Respect Your Cuisine

Sir, Respect Your Dinner, Idolize it, enjoy it properly.

You will be many hours in a week, many weeks in the year, and many years in your life, happier if you do.

(William Makepeace Thackeray)

Odd, it seems Southern cooking is being celebrated everywhere but in the South. I’m a bit obsessive about cooking magazines, tending to pick them up whenever I’m in a store. And Southern cooking is always being touted and referenced as the touchstone of American cooking. And it is important, or it was at one time. But its importance does not survive in the glossy pages of a magazine or an upscale restaurant.

Don’t misunderstand me, there are great restaurants in the South. And there are great purveyors of food in the region. But good Southern cooking has always been a home-based cuisine. I tend to think of cooking styles like I do an indigenous music style, like bluegrass. Once it becomes precious, moves off the front porch into a regional music festival it is near death. Much like the ancient language that is down to nine elderly speakers; time to stick a fork in it, it is done. And Southern cuisine will soon be down to those last nine elderly practitioners.
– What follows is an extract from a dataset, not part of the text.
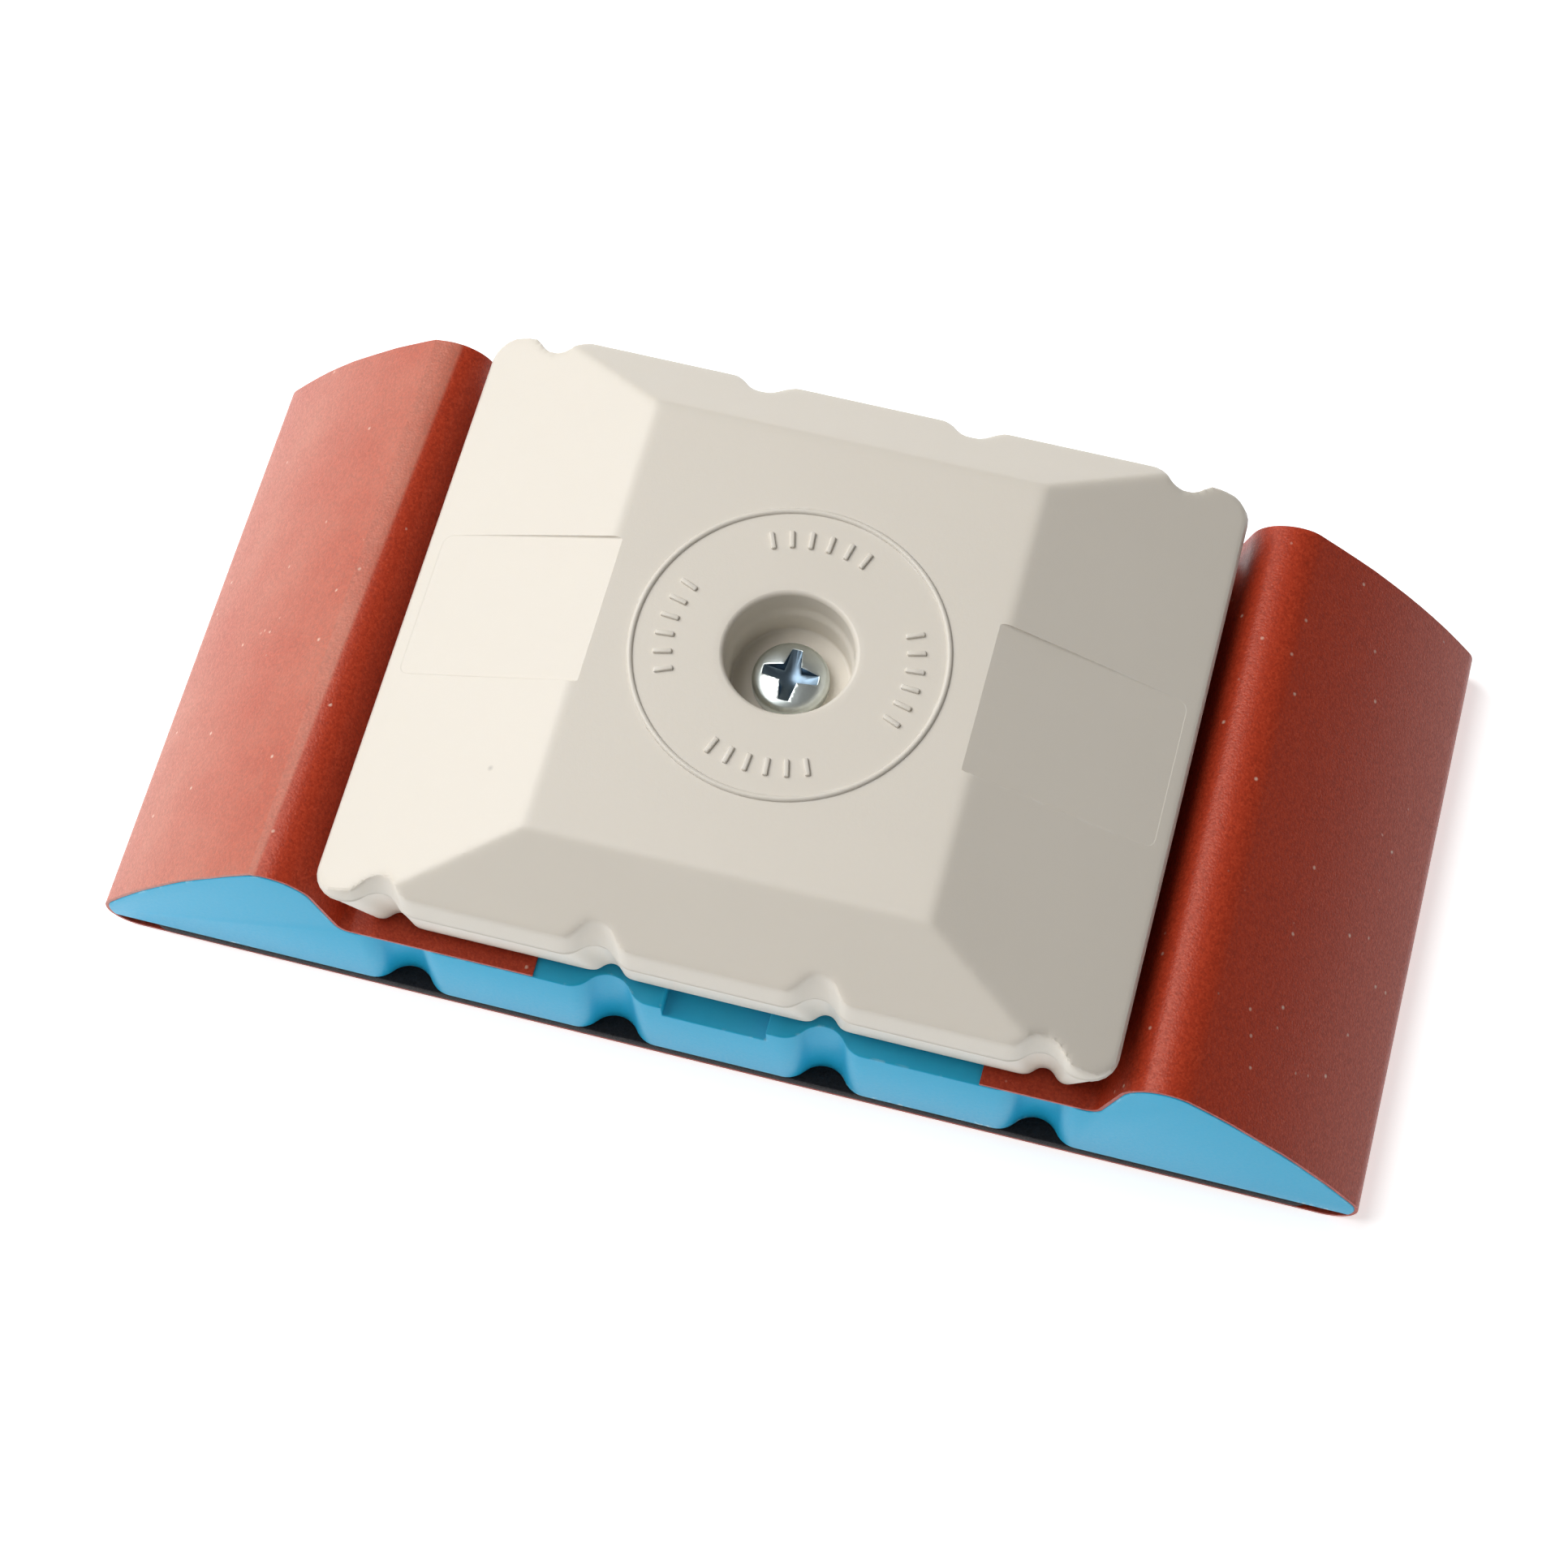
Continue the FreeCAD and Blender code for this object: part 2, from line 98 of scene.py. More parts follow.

I’ve always thought of Southern food as peasant food. After all, we have been an agrarian culture since Europeans and Africans settled these lands. We brought foods from our homes and we adopted from the locals. And we embraced the tomato, corn and pepper from points further south. There has always been a highbrow component to our cuisine, the cuisine of the planter class. But that was a food culture that, although flavored with local ingredients, aspired to be something else than what was native. A dinner plate designed to make them feel a superiority that could only be purchased.

The genesis, the glory of our food culture was in the garden, the hunt, the field all enjoyed in a warm temperate climate that allowed multiple crops and access to an unimaginable range of foods. My childhood was filled with gardens in the summer, catfish trotlines and duck hunting in the winter, speckled trout caught on the inter-coastal in the fall and Satsuma’s in season and eating so much shrimp that you were sick of seeing them on the table. Sprinkle in crab and crawfish harvests, venison sausage, gumbos, smoked goose, and pork in all its wonderfully varied uses and the Southern cuisine of my youth was worth celebrating.

But today we have given up that rich heritage of the locally harvested for a faux cuisine that has become the precious heritage of food magazines, suburbanites and Brooklyn-ites. The real food of our culture comes from the soil and dirt under your hands. It comes from the muscle ache in your back from working oyster tongs all day and shucking oysters deep into the night. It is the numbness of your hands on a December night as you pull wriggling catfish into the jon-boat. It is figuring out a way to cook okra because it exists.

It is a DIY food culture of butchering pigs and using everything but the squeal. It is staying up late to salt all your cabbage for kraut before it goes to waste. It is a real old-fashioned church supper with 200 competing dishes handed down from mother to daughter and you with only one stomach to tackle it all.

It is not found in a Walmart, a fast food chain, a high-end restaurant or, god forbid, Garden and Gun magazine. It is found on a dinner table with a family connected to the land and enjoyed with a homemade biscuit in one hand and a plate of love in front of you.

We are getting close to knowing those last elderly nine. Get your hands dirty, practice the language.